What an inspired perspective! A view of a cloud fragment as seen through the eye on a fishing rod! How did McPhee conceive it? No amount of talk about structure accounts for it. It’s art; it’s inspiration; it’s genius. McPhee’s work brims with it. Here’s one more example. In “The Encircled River - I” (The New Yorker, May 2, 1977), McPhee provides this arresting image of salmon: “Looking over the side of the canoe is like staring down into a sky full of zeppelins.” How did he conceive the comparison of river with sky, salmon with zeppelins? In a piece titled “Checkpoints” (The New Yorker, February 9, 2009), McPhee touches on his art of figuration. He says, “In ‘Coal Train’ (2005), I felt a need for analogy and guessed at one: ‘The releasing of the air brakes began at the two ends, and moved toward the middle. The train’s very long integral air tube was like the air sac of an American eel.’” I felt a need for analogy – right there is the nub of the creative mystery. Why does he feel that need? Maybe McPhee can’t explain it. Maybe no one can. It certainly involves more than structure. It’s sourced in the realm of inspiration. I wish McPhee would talk more about it.
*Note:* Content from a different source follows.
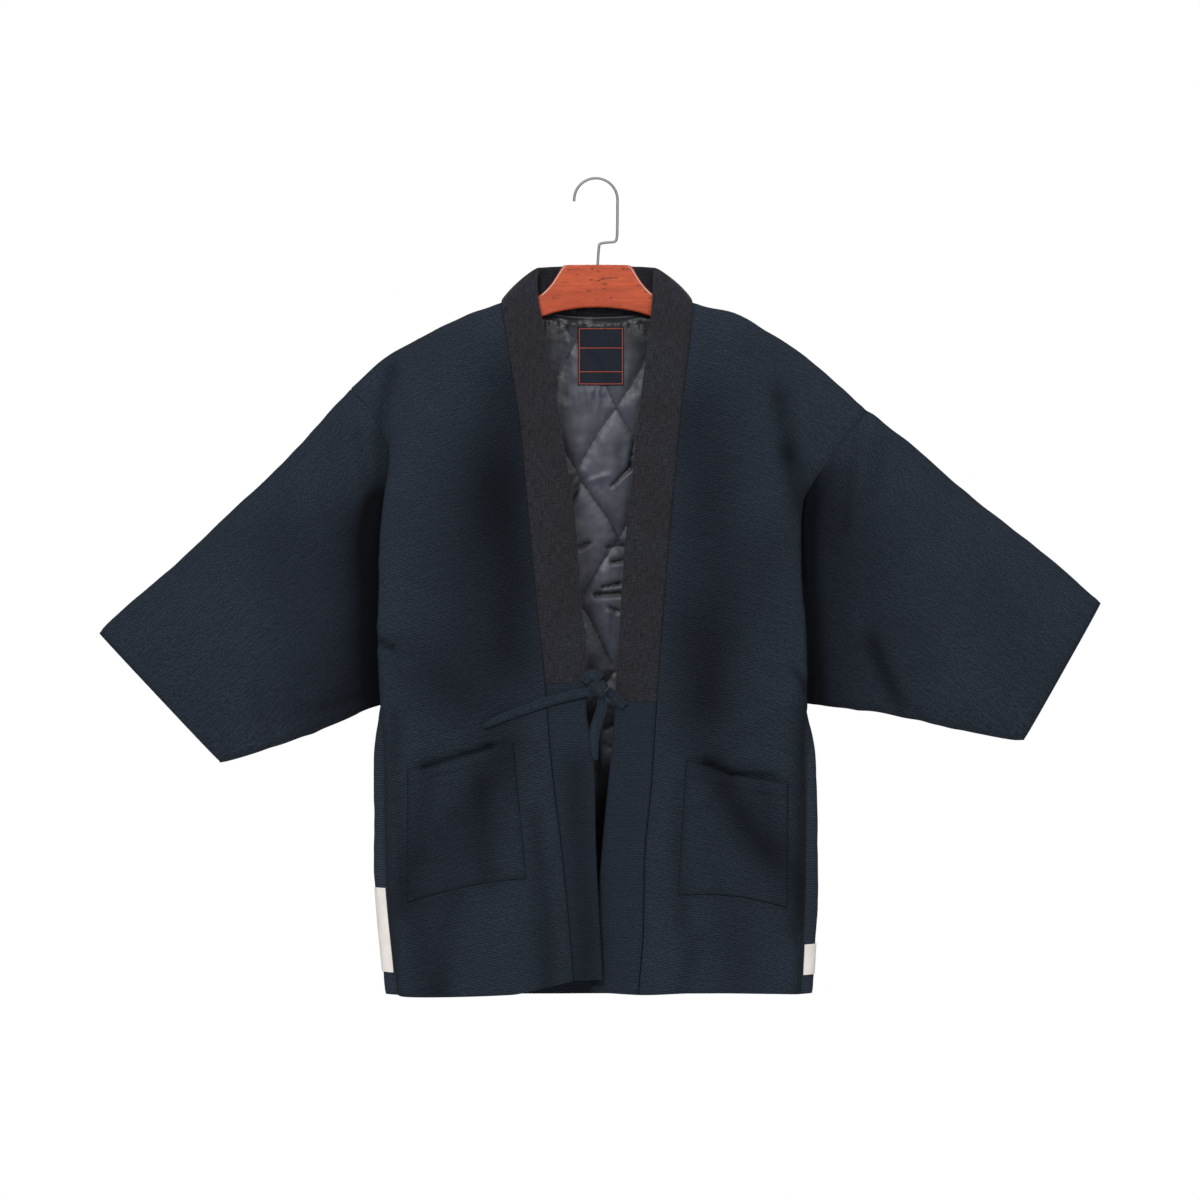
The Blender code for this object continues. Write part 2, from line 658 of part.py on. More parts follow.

Postscript: Last week, when I was in Trinidad, Cuba, I had lunch in the back yard of a little restaurant under the vast green canopy of a giant ceiba tree. The tree’s gray bark was like elephant hide. It struck me that the tree would be worthy of a poem. When I returned home, I opened this week’s New Yorker and was astounded and delighted to find just such an item, a poem by Mark Svenvold, titled “Ceiba Tree, Petac, Mexico.” I enjoyed it immensely, particularly the part about “the broad cloth / of a morning above us and in us, like some momentary shaft, / of sunlight on the floating seed of the ceiba tree, / that hangs like this and like that in the shadows and subaltern greens.” And is this the same Mark Svenvold who went up the Merrimack with John McPhee in McPhee’s wonderful “Five Days on the Concord and Merrimack Rivers” (The New Yorker, December 15, 2003)? I believe it is. Perhaps this is another way in which, as McPhee says in “Progression,” pieces “skein out in surprising ways, finally ending in some unexpected place.”